The Specialty Wire Box has a nearly full spool of AWG 44-½ wire (that grosses nearly half a pound and might reach NYC), but that’s just crazy talk; the stuff is 1.88 mil in diameter, almost exactly 1 RCH. There’s also a small solenoid coil wound with 4.5 mil wire (about AWG 37), still deep in the realm of craziness for winding that many turns by hand.
Working backwards, NI varies linearly with flux density, so 400 G would require NI = 49 and only 60-ish turn/inch. That’s AWG 26 enameled wire and seems much more sensible.
The gotcha is wire resistance: all this should offer less resistance than a sense resistor on the order of 100 mΩ. AWG 26 wire is 42 Ω/1000 ft = 42 mΩ/ft and FT-50 cores have about 0.6 inch/turn, so a 60 turn winding would be 3 ft long = 126 mΩ. The finer wires would be much much worse, so this is not a clear win despite its overwhelming geekiness.
An op amp could boost the output by a factor of 10, reducing the winding to a dozen turns and the resistance to 13 mΩ, even if you didn’t use bigger wire. I like that a whole lot better, although the amp must remove the Hall sensor’s nominal Vcc/2 offset to get a sensible range & output for DC current, assuming unipolar current. We have control over the current, so we could turn it off, measure the op amp’s offset at 0 mA, then send the offset (as a filtered PWM output) to the op amp’s inverting input.
A gain of 100 would give full-scale sensor output for 100 mA current, although I’d be suspicious of the overall accuracy and stability. For pretty-close measurements, like for LED current control, it might be Good Enough.

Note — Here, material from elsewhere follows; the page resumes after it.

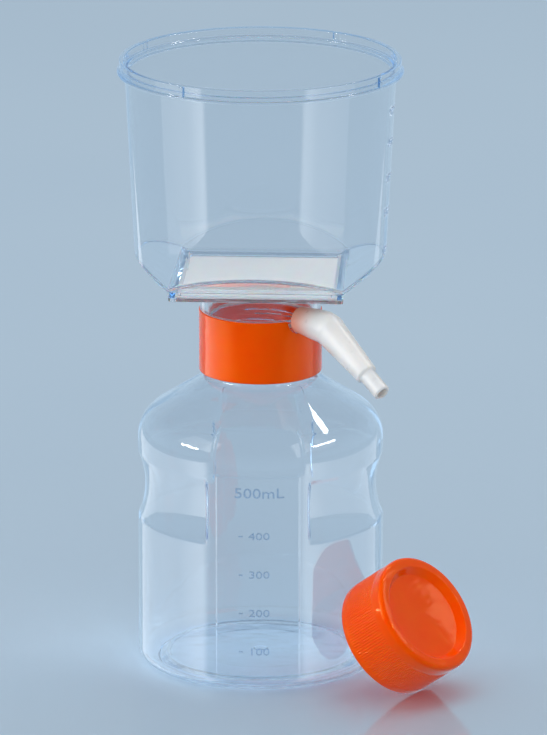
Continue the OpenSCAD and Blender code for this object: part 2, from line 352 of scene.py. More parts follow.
def closed_mesh(name, bm):
    """A mesh out of a closed bmesh, with doubles welded and its normals outward."""
    bmesh.ops.remove_doubles(bm, verts=bm.verts, dist=WELD)
    bmesh.ops.recalc_face_normals(bm, faces=bm.faces)
    return mesh_of(name, bm)


def shade(mesh, sharp):
    """Smooth shading, with the edges above an angle of sharp degrees kept."""
    mesh.shade_smooth()
    mesh.set_sharp_from_angle(angle=math.radians(sharp))


def finish_mesh(name, bm, body, material, sharp=LATHED):
    """Turns a bmesh into a piece that rides on a body and takes the given material."""
    mesh = closed_mesh(name, bm)
    shade(mesh, sharp)
    mesh.materials.append(material)
    piece = new_object(name, mesh)
    weighted = piece.modifiers.new("even_normals", "WEIGHTED_NORMAL")
    weighted.keep_sharp = True
    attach(piece, body)
    return piece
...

Given the reduced number of turns, you could do a bifilar winding and then buck the main current with a sampling current. That has the benefit of reducing the core flux to zero during the measurement, so the sense amp can have huge gain and the sensor maintains a large dynamic range. At the cost of a calibrated current source, of course, but … maybe with more buck turns than sense turns?